Write out all of the data exactly as it appears.

_Material provided:_
— START —

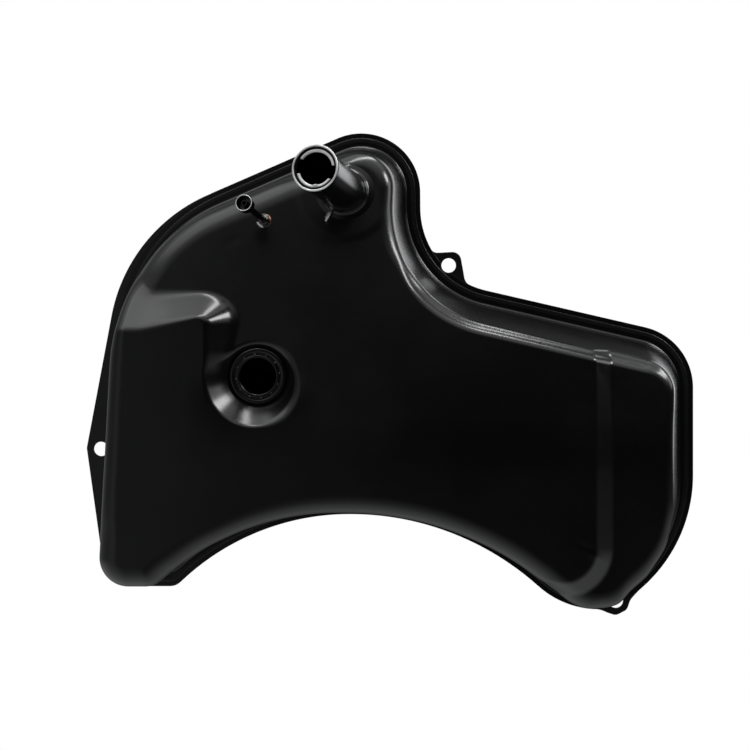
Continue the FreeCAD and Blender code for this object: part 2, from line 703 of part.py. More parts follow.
# ----------------------------------------------------- sender port and hose clip
def sender_ring():
    """Flat ring in the dish, with a circle of small round pips."""
    ring = body("sender_ring", Placement(PORT, facing(FRONTWARD)))
    sk = sketch(ring, "ring_section")
    circle(sk, "dims.port_ring_dia / 2")
    circle(sk, "dims.port_dia / 2")
    pad(ring, "ring_pad", sk, "dims.port_ring_gauge")
    sk = sketch(ring, "pip_section", lift="dims.port_ring_gauge")
    # the pip sits a hair off the X axis, so that its Y distance is not zero
    circle(sk, "dims.pip_dia / 2", "dims.pip_circle_dia / 2", "0.01")
    pip = pad(ring, "pip_pad", sk, "dims.pip_height")
    polar(ring, "pip_row", pip, "dims.pip_count")


CLIP_X, CLIP_Z = -117.5, 43.0
CLIP_DIRECTION = Vector(5.2, 0.0, 8.6)


def hose_clip():
    """Angle strip standing on the sloping face."""
    foot = Vector(CLIP_X, -roof(CLIP_Z), CLIP_Z)
    clip = body("hose_clip", Placement(foot, facing(FACE_NORMAL, CLIP_DIRECTION)))
    sk = sketch(clip, "clip_section", "XZ_Plane")
    outline(sk, [
        ("0", "0"),
        ("dims.clip_length", "0"),
        ("dims.clip_length", "dims.clip_stand"),
        ("dims.clip_length - dims.clip_gauge", "dims.clip_stand"),
        ("dims.clip_length - dims.clip_gauge", "dims.clip_gauge"),
        ("0", "dims.clip_gauge"),
    ])
    pad(clip, "clip_pad", sk, "dims.clip_width").Midplane = True


# ---------------------------------------------------------- bosses and strainer
def bush(name, centre):
    """Bush through the back floor, with its flange outside."""
    turned(name, Placement(centre, facing(BACKWARD)), [
        ("dims.bush_bore / 2", "dims.bush_flange_gauge - dims.bush_length"),
        ("dims.bush_dia / 2", "dims.bush_flange_gauge - dims.bush_length"),
        ("dims.bush_dia / 2", "dims.touch_gap"),
        ("dims.bush_flange_dia / 2", "dims.touch_gap"),
        ("dims.bush_flange_dia / 2", "dims.bush_flange_gauge"),
        ("dims.bush_bore / 2", "dims.bush_flange_gauge"),
    ])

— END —

_Task result:_
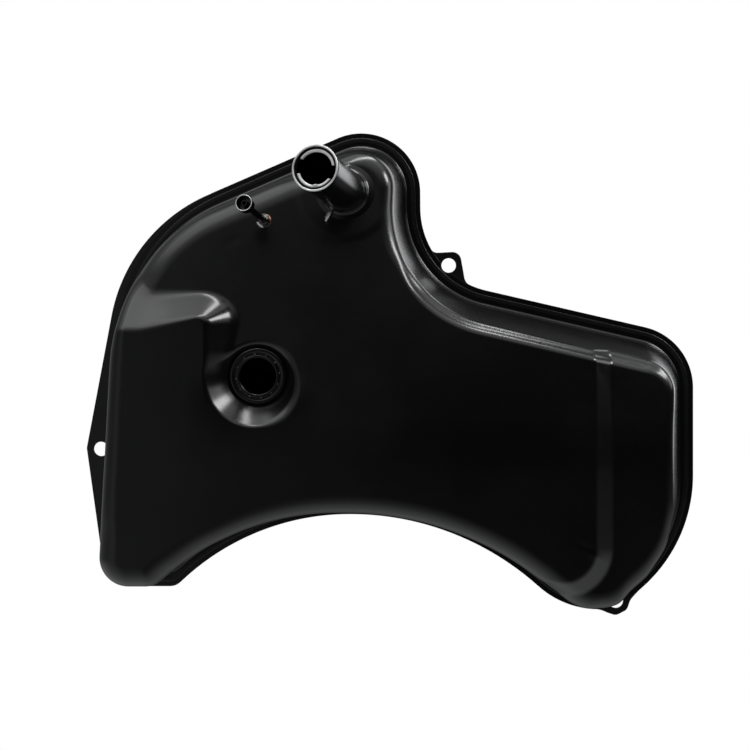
Continue the FreeCAD and Blender code for this object: part 2, from line 703 of part.py. More parts follow.
# ----------------------------------------------------- sender port and hose clip
def sender_ring():
    """Flat ring in the dish, with a circle of small round pips."""
    ring = body("sender_ring", Placement(PORT, facing(FRONTWARD)))
    sk = sketch(ring, "ring_section")
    circle(sk, "dims.port_ring_dia / 2")
    circle(sk, "dims.port_dia / 2")
    pad(ring, "ring_pad", sk, "dims.port_ring_gauge")
    sk = sketch(ring, "pip_section", lift="dims.port_ring_gauge")
    # the pip sits a hair off the X axis, so that its Y distance is not zero
    circle(sk, "dims.pip_dia / 2", "dims.pip_circle_dia / 2", "0.01")
    pip = pad(ring, "pip_pad", sk, "dims.pip_height")
    polar(ring, "pip_row", pip, "dims.pip_count")


CLIP_X, CLIP_Z = -117.5, 43.0
CLIP_DIRECTION = Vector(5.2, 0.0, 8.6)


def hose_clip():
    """Angle strip standing on the sloping face."""
    foot = Vector(CLIP_X, -roof(CLIP_Z), CLIP_Z)
    clip = body("hose_clip", Placement(foot, facing(FACE_NORMAL, CLIP_DIRECTION)))
    sk = sketch(clip, "clip_section", "XZ_Plane")
    outline(sk, [
        ("0", "0"),
        ("dims.clip_length", "0"),
        ("dims.clip_length", "dims.clip_stand"),
        ("dims.clip_length - dims.clip_gauge", "dims.clip_stand"),
        ("dims.clip_length - dims.clip_gauge", "dims.clip_gauge"),
        ("0", "dims.clip_gauge"),
    ])
    pad(clip, "clip_pad", sk, "dims.clip_width").Midplane = True


# ---------------------------------------------------------- bosses and strainer
def bush(name, centre):
    """Bush through the back floor, with its flange outside."""
    turned(name, Placement(centre, facing(BACKWARD)), [
        ("dims.bush_bore / 2", "dims.bush_flange_gauge - dims.bush_length"),
        ("dims.bush_dia / 2", "dims.bush_flange_gauge - dims.bush_length"),
        ("dims.bush_dia / 2", "dims.touch_gap"),
        ("dims.bush_flange_dia / 2", "dims.touch_gap"),
        ("dims.bush_flange_dia / 2", "dims.bush_flange_gauge"),
        ("dims.bush_bore / 2", "dims.bush_flange_gauge"),
    ])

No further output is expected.